Northern NY Agricultural Development Program 2006 Project Report
Brian Chabot, Professor, Cornell University, 102 Little Rice, Ithaca, NY 14853; (607) 254-4234, firstname.lastname@example.org
Michael Farrell, Director, Uihlein Forest, 157 Bear Cub Lane, Lake Placid, NY 12496; (518) 523-9337, email@example.com
Peter J. Smallidge, NY State Extension Forester, Cornell University, Fernow Hall, Ithaca, NY 14853
Stephen Childs, NY State Maple Specialist, Cornell University, 110 Fernow Hall, Ithaca, NY 14853
- Burnham Family (Jefferson County)
- Jason and Barbara Zehr (Lewis County)
- Jim and Christine Mueller (Franklin County)
- Joeseph and Irene Schork (Franklin County)
- Tony Corwin (Essex County)
- Kim LaDuke (Essex County)
- Art Person (Essex County)
- Parker Family Maple (Clinton County)
- Mike Hill (Warren County)
The two objectives of this project are 1) to evaluate ways to improve the growth of maple trees in order to increase yield of sap sugar, and 2) to improve sugarbush/forest management practices in NNY. Maple sugar is a high value crop in all counties in NNY and is a sustainable use of the natural resource base for this area.
Even though fast growing trees are known to produce more sugar, recommendations on how to manage trees for fast growth in the NNY environments are poorly developed. Also, the relation between sugar yield per tree and sugar yield per acre under different tree stocking densities has not been established anywhere. Developing this relationship is essential in being able to recommend forestry practices that maximize syrup production per acre.
The success of any maple operation begins with the ability of trees to produce sap, remain healthy, and sustain production over a long period of time. We intend for this research to lead to better recommendations about how manage the NNY maple resource to maximize sugar yield and net income to the producer. We also will seek ways to improve tree health and sustainable sap yields.
Research on the effects of thinning on maple growth and sap sweetness is underway at the Uihlein Forest and 9 producer locations throughout Northern NY. Many other locations were visited and rejected either because of forest condition or because there was not enough uniformity to have replicated plots. We are still searching for one or more acceptable sites in St. Lawrence County and will be establishing additional plots on the Uihlein Foundation property in Lake Placid. Three plots were established at each location representing two levels of thinning and one control. The thinning produced two levels of residual basal area, one representing a light thinning and the other a heavier cut. The forests are reasonably close in age and structure. Prior to undertaking thinning, the project leaders were trained in chain saw safety and use in directional felling through the Game of Logging program. The benefits of directional felling techniques became evident to the cooperating maple producers and we will be sponsoring offerings of the Game of Logging in 2007 for interested producers.
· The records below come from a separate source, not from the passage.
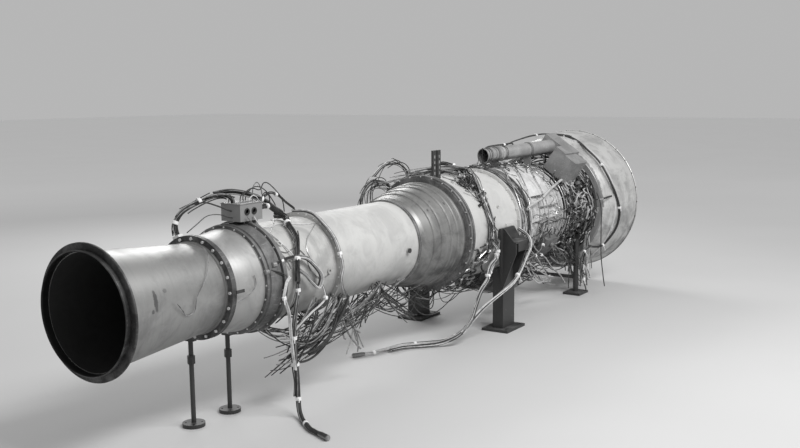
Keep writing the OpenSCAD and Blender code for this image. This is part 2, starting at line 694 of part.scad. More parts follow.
// Cone behind the turbine with the struts that carry it, their pads seated inside the tail pipe
exhaust_cone_r = 205;
module exhaust_cone() {
    x0 = x_tail;
    struts = 4;
    color([0.28, 0.26, 0.25]) from_axis() difference() {
        union() {
            turned([[0, x0 + 10], [exhaust_cone_r, x0 + 10], [exhaust_cone_r - 8, x0 + 80], [exhaust_cone_r - 60, x0 + 200],
                [30, x0 + tail_l - 60], [0, x0 + tail_l - 50]]);
            around(struts, x0 + 26, exhaust_cone_r - 12, 45) translate([0, -9, 0])
                cube([70, 18, turbine_r - exhaust_cone_r]);
        }
        difference() {
            translate([x0, 0, 0]) rotate([0, 90, 0]) cylinder(r = turbine_r + 40, h = tail_l, $fn = big_fn);
            turned([[0, x0 - 1], [turbine_r - comp_wall - seat, x0 - 1], [turbine_r - comp_wall - seat, x0 + 14],
                [turbine_r - 33 - seat, x0 + tail_l], [0, x0 + tail_l]]);
        }
    }
}

shroud_land = 16;
shroud_knee = 70;
shroud_rise = 38;
shroud_lip = 48;
shroud_seam = 6;
// Inner radius of the front part of the shroud at a station ahead of its knee
function shroud_in(x) = shroud_front_r + shroud_rise * (x - x_shroud) / shroud_knee - shroud_wall;
module shroud_half(a0) {
    rotate([a0, 0, 0]) intersection() {
        turned([[shroud_front_r - shroud_lip, x_shroud - 7], [shroud_front_r - shroud_lip + 3, x_shroud - 9],
            [shroud_front_r - 3, x_shroud - 2], [shroud_front_r, x_shroud + 1],
            [shroud_front_r + shroud_rise, x_shroud + shroud_knee], [shroud_band_r, x_band - shroud_land],
            [shroud_band_r, x_band], [shroud_band_r - shroud_wall, x_band],
            [shroud_band_r - shroud_wall, x_band - shroud_land],
            [shroud_front_r + shroud_rise - shroud_wall, x_shroud + shroud_knee],
            [shroud_front_r - shroud_wall, x_shroud + 4], [shroud_front_r - shroud_lip, x_shroud - 3]]);
        translate([x_shroud - 50, -800, shroud_seam / 2]) cube([shroud_front_l + 100, 1600, 800]);
    }
}

seam_tilt = 8;
module shroud_upper() {
    color([0.8, 0.8, 0.78]) from_axis() shroud_half(-seam_tilt);
}

module shroud_lower() {
    color([0.78, 0.78, 0.76]) from_axis() shroud_half(180 - seam_tilt);
}

// Share of the rear part's length and of its rise
flare_curve = [[0, 0], [0.036, 0], [0.2, 0.27], [0.4, 0.56], [0.6, 0.76], [0.8, 0.91], [1, 1]];
module shroud_flare() {
    rise = shroud_rim_r - shroud_band_r;
    outer = [for (p = flare_curve) [shroud_band_r + rise * p[1], x_band + shroud_rear_l * p[0]]];
    inner = [for (i = [len(outer) - 1:-1:0]) [outer[i][0] - shroud_wall, outer[i][1]]];
    color([0.85, 0.85, 0.85]) from_axis() union() {
        turned(concat(outer, inner));
        rotate([0, 90, 0]) translate([0, 0, x_rim]) rotate_extrude($fn = big_fn)
            translate([shroud_rim_r - shroud_wall / 2, 0]) circle(r = rim_bead_r, $fn = small_fn);
    }
}

band_clips = 12;
band_l = 28;
module shroud_band() {
    r0 = shroud_band_r + seat;
    color([0.5, 0.5, 0.5]) from_axis() union() {
        tube_x(x_band - band_l / 2, band_l, r0 + 4, r0);
        around(band_clips, x_band, r0 + 2, 10) translate([-9, -20, 0]) cube([18, 40, 10]);
    }
}

// Stand-off brackets that carry the shroud on the flanges behind the turbine
shroud_arms = 6;
module shroud_brackets() {
    foot_l = case_flange_t + 40;
    arm_x = foot_l - 10;
    x0 = x_tail - case_flange_t;
    reach = shroud_in(x0 + arm_x) - case_flange_r - 1.5;
    color([0.45, 0.45, 0.45]) from_axis() around(shroud_arms, x0, case_flange_r + seat, 22) union() {
        translate([0, -14, 0]) cube([foot_l, 28, 8]);
        translate([arm_x, -5, 0]) cube([10, 10, reach]);
        translate([arm_x, -14, reach - 8]) cube([10, 28, 8]);
    }
}

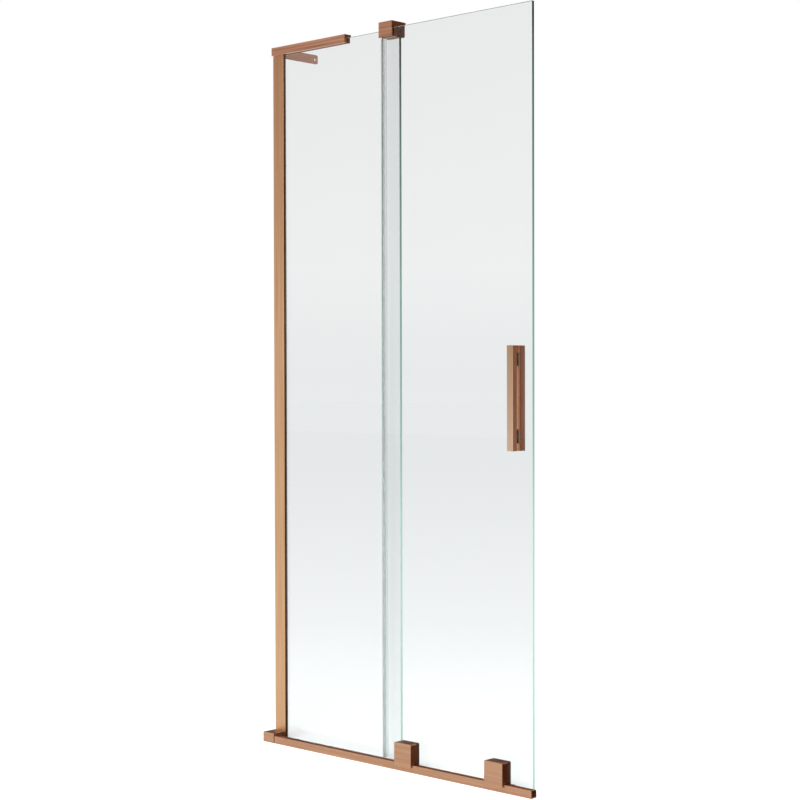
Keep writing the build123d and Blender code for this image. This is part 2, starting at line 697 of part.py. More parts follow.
def carriage_rear_plates():
    """Plates behind the glass that the carriages' screws pull against."""
    plates = []
    y0 = SLIDE_BACK + PAD_T + TOUCH
    y1 = y0 + REAR_PLATE_T
    z0, z1 = REAR_PLATE_Z
    for middle in CARRIAGES.values():
        plate = slab(middle - REAR_PLATE_HALF, middle + REAR_PLATE_HALF, y0, y1, z0, z1)
        plate = fillet(plate.edges().filter_by(Axis.Y), 2.0)
        plate = chamfer(plate.faces().sort_by(Axis.Y)[-1].edges(), 0.5)
        for x in (middle - FIX_X, middle + FIX_X):
            plate -= countersunk_y(x, FIX_Z, FIX_R + 0.1, FIX_HEAD_R + 0.2, y0 - CUT, y1 + 0.01)
        plates.append(plate)
    return Compound(plates)


def carriage_screws():
    """Flat-head screws through rear plate and glass into the carriage bodies."""
    screws = []
    y1 = SLIDE_BACK + PAD_T + TOUCH + REAR_PLATE_T
    for middle in CARRIAGES.values():
        for x in (middle - FIX_X, middle + FIX_X):
            screws.append(countersunk_y(x, FIX_Z, FIX_R, FIX_HEAD_R, BODY_BACK - SCREW_DEPTH + 0.5, y1 - 0.1))
    return Compound(screws)


def roller_tyre(middle):
    """Crowned running ring around the bearing, with a shallow recess in each side."""
    shoulder = ROLLER_R - 0.5
    rim_in = (BEARING_R, -ROLLER_HALF, 0)
    rim_out = (shoulder, -ROLLER_HALF, 0)
    far_out = (shoulder, ROLLER_HALF, 0)
    far_in = (BEARING_R, ROLLER_HALF, 0)
    crown = ThreePointArc(rim_out, (ROLLER_R, 0, 0), far_out)
    section = make_face([Line(rim_in, rim_out), crown, Line(far_out, far_in), Line(far_in, rim_in)])
    ring = revolve(section, Axis.Y)
    for side in (-1, 1):
        groove = Cylinder(GROOVE[1], 2 * RECESS) - Cylinder(GROOVE[0], 2 * RECESS)
        ring -= Pos(0, side * ROLLER_HALF, 0) * Rot(90, 0, 0) * groove
    return Pos(middle, RAIL_Y, AXLE_Z) * ring


def roller_bearing(middle):
    """Ball bearing as one turned ring, its shields set back on both sides."""
    body = Cylinder(BEARING_R - TOUCH, 2 * BEARING_HALF) - Cylinder(AXLE_R + BORE_PLAY, 2 * BEARING_HALF)
    for side in (-1, 1):
        shield = Cylinder(SHIELD[1], RECESS) - Cylinder(SHIELD[0], RECESS)
        body -= Pos(0, 0, side * BEARING_HALF) * shield
    return Pos(middle, RAIL_Y, AXLE_Z) * Rot(90, 0, 0) * body


def nodes():
    """Every named piece of the screen."""
    stop_open, stop_closed = stop_places()
    parts = {
        "wall_channel": wall_channel(),
        "wall_profile": wall_profile(),
        "profile_gasket_front": profile_gasket(-1, PROFILE_X1),
        "profile_gasket_rear": profile_gasket(1, REAR_LIP_X),
        "profile_lock_screws": profile_lock_screws(),
        "fixed_glass": fixed_glass(),
        "fixed_glass_seal": fixed_glass_seal(),
        "top_bar": top_bar(),
        "top_bar_liner": top_bar_liner(),
        "top_bar_grub_screws": top_bar_grub_screws(),
        "wall_leg": wall_leg(),
        "leg_joint_screws": leg_joint_screws(),
        "clamp_body": clamp_body(),
        "clamp_guide_liner": clamp_guide_liner(),
        "clamp_glass_pads": clamp_glass_pads(),
        "clamp_grub_screws": clamp_grub_screws(),
        "bottom_rail": bottom_rail(),
        "rail_end_cap": rail_end_cap(),
        "wall_foot": wall_foot(),
        "rail_joint_screw": rail_joint_screw(),
        "rail_stop_open": rail_stop(stop_open),
        "rail_stop_closed": rail_stop(stop_closed),
        "rail_stop_screws": rail_stop_screws(),
        "sliding_glass": sliding_glass(),
        "overlap_seal": overlap_seal(),
        "drip_seal": drip_seal(),
        "handle_front_bar": handle_bar(*FRONT_BAR, FRONT_BAR[0] + BORE_END),
        "handle_rear_bar": handle_bar(*REAR_BAR, REAR_BAR[0] + REAR_BORE),
        "handle_pads": handle_pads(),
        "handle_bushes": handle_bushes(),
        "handle_studs": handle_studs(),
        "carriage_axles": carriage_axles(),
        "carriage_glides": carriage_glides(),
        "carriage_glass_pads": carriage_glass_pads(),
        "carriage_bushes": carriage_bushes(),
        "carriage_rear_plates": carriage_rear_plates(),
        "carriage_screws": carriage_screws(),
    }
    for side, middle in CARRIAGES.items():
        parts[f"carriage_cover_{side}"] = carriage_cover(middle)
        parts[f"carriage_body_{side}"] = carriage_body(middle)
        parts[f"roller_tyre_{side}"] = roller_tyre(middle)
        parts[f"roller_bearing_{side}"] = roller_bearing(middle)
    return parts


os.makedirs("parts", exist_ok=True)
for name, shape in nodes().items():
    export_step(shape, f"parts/{name}.step")
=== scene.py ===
import math

import bpy
import numpy as np
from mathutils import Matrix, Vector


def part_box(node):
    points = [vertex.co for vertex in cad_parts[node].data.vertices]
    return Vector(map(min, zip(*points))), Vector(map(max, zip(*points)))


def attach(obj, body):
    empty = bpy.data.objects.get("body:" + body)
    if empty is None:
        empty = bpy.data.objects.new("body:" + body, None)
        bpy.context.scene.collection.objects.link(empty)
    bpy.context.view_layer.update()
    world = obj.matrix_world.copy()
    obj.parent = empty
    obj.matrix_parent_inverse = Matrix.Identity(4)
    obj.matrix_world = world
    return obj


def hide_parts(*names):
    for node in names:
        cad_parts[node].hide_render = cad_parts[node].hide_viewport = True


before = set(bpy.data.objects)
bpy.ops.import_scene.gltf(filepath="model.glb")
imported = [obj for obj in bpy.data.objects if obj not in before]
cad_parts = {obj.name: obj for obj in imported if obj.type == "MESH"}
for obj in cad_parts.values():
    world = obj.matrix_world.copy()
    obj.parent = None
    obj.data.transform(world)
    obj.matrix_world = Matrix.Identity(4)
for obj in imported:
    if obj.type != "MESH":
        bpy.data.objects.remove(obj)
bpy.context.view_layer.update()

# Wall channel and wall profile. Two aluminium extrusions, one screwed to the wall and one slid over
# it, brushed along their length and anodised in copper. The profile's slot holds the fixed pane.
MM = 0.001


def linear(code):
    """A colour written as sRGB hex, as the linear red, green, blue and alpha that a shader takes."""
    parts = [int(code[i:i + 2], 16) / 255 for i in (0, 2, 4)]
    return [c / 12.92 if c <= 0.04045 else ((c + 0.055) / 1.055) ** 2.4 for c in parts] + [1.0]


def add(tree, kind, inputs=(), **settings):
    """One node with its settings and its inputs, a list in the node's own order or a dict by name or number.

    An input is a plain value, or another node's output, which is linked.
    """
    node = tree.nodes.new(kind)
    for name, value in settings.items():
        setattr(node, name, value)
    for key, value in inputs.items() if isinstance(inputs, dict) else enumerate(inputs):
        if isinstance(value, bpy.types.NodeSocket):
            tree.links.new(value, node.inputs[key])
        else:
            node.inputs[key].default_value = value
    return node


def new_material(name):
    """An empty material with its output node."""
    material = bpy.data.materials.new(name)
    material.use_nodes = True
    tree = material.node_tree
    tree.nodes.clear()
    return material, tree, tree.nodes.new("ShaderNodeOutputMaterial")


def grain(tree, size, detail=3.0):
    """Noise in object space whose lumps measure size (x, y, z) in millimetres."""
    place = add(tree, "ShaderNodeTexCoord").outputs["Object"]
    scale = [1 / (s * MM) for s in size]
    shaped = add(tree, "ShaderNodeMapping", {"Vector": place, "Scale": scale}).outputs["Vector"]
    return add(tree, "ShaderNodeTexNoise", {"Vector": shaped, "Scale": 1.0, "Detail": detail}).outputs["Fac"]


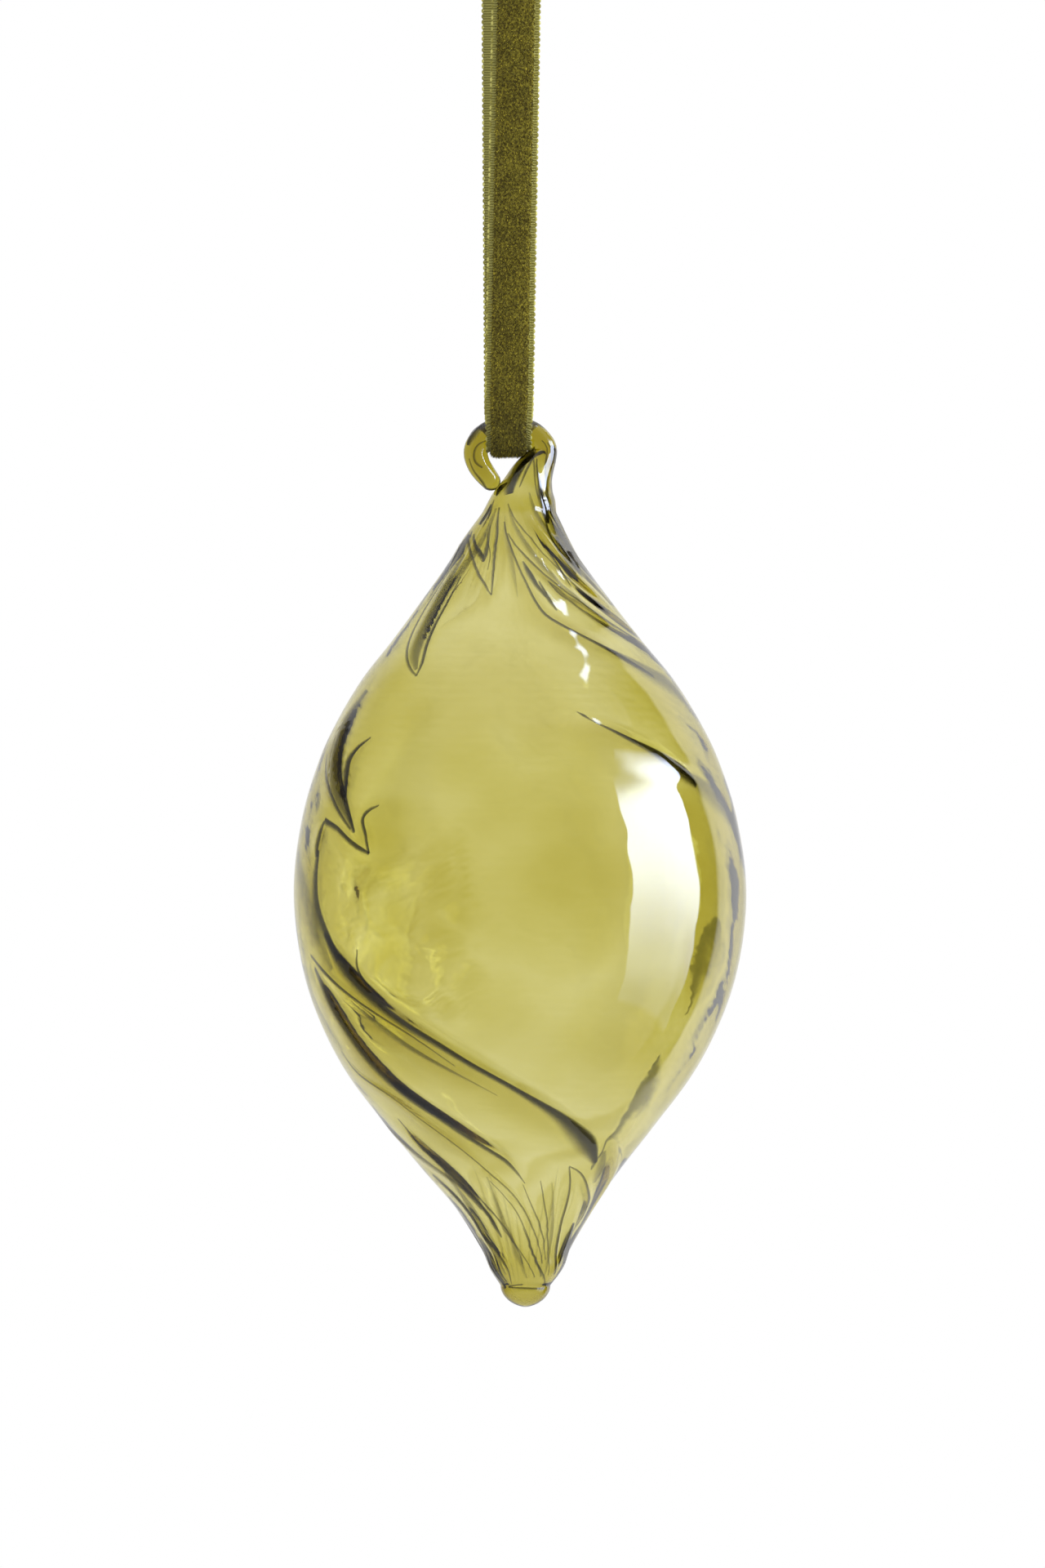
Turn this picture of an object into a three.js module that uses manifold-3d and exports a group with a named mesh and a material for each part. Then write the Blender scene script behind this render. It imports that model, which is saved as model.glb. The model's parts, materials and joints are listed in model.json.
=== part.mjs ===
// A blown glass drop ornament with twisted ends, hung by a velvet ribbon from a hook drawn out of its neck.
// Millimetres, +Z up. The origin is the middle of the peg or twig that the ribbon's loop hangs on.
// The front of the ornament faces -Y.
import * as THREE from "three";
import { mergeVertices } from "three/addons/utils/BufferGeometryUtils.js";
import Module from "manifold-3d";

const wasm = await Module();
wasm.setup();

// Glass drop. Heights are above the tip.
const bodyRadius = 30.8; // at the widest
const widestHeight = 57;
const wallThickness = 0.8;
const tipRadius = 3.4; // of the drawn-out tip, where the hollow ends
const tipHeight = 3; // solid bead under the hollow
const neckRadius = 5.1; // where the hollow ends and the solid neck starts
const neckHeight = 108;
const bodyTwist = 216; // degrees from the tip to the neck, even all the way up, turning left as it rises
const tipSwirl = 31; // degrees of sharper twist in the lower cone, each side of its middle
const tipSwirlHeight = 24;
const neckSwirl = 44; // and in the upper cone
const neckSwirlHeight = 86;
const swirlLength = 9;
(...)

We learned there is a wide range of forest management practices from those undertaking regular thinning to many who are not doing any regular forest management. Most NY sugarbushes are over stocked with too many trees having minimal growth. Thinning in most forests should have happened years before we arrived. Many trees below the 10 inch dbh limit are being tapped and many trees are being over-tapped. Density management works best if started when trees are less than 10 inches. We also have made progress on improving our understanding of the theory behind optimizing tree density. A draft of a paper on this has been developed.
The immediate impact this year has been with the maple producers involved in the project where they were able to learn proper management techniques in their own woods. At each location we educated the producers about techniques of forest inventory, tree measurement, selecting trees for removal, and using the thinning tables to reach target residual basal area.
What we learned from these activities has been incorporated into presentations for larger audiences in winter maple schools. Forest management presentations were made in January 2006 at three NNY workshops in Lewis, St. Lawrence and Warren Counties, for maple producers.
Information on forest management was made available to maple producers through three newsletters (Short and Sweet) distributed in NNY in 2006 and two state-wide publications:
- Smallidge, P.J. and Farrell, M.L. 2006. Thinning in Your Sugarbush. Pipeline
- Heiligmann, R.B., Koelling, M.R. and Perkins, T.D. (Eds) 2006. North American Maple Syrup Producers Manual. Ohio State University Extension Bulletin 856. (Chapter 5)
Next steps if results suggest continued work is needed in the areas of research, demonstration and/or education.
This is a multiyear project. We will add at least one more site in St. Lawrence County. During 2007, we will be monitoring tree response to thinning treatments along with sap sugar and volume. This will be done using the producer cooperators so as to give them additional experience with research techniques.
Workshops on forest management will occur in 2007 at the January Maple Schools. We are planning three forest management workshop at producer cooperator locations. One thinning workshop is scheduled for September 8, 2007 in Franklin County and we anticipate hosting two others in NNY during Fall 2007. Direct engagement in the woods is the most useful learning technique, so we hope to reach over 50 producers through these hands-on workshops.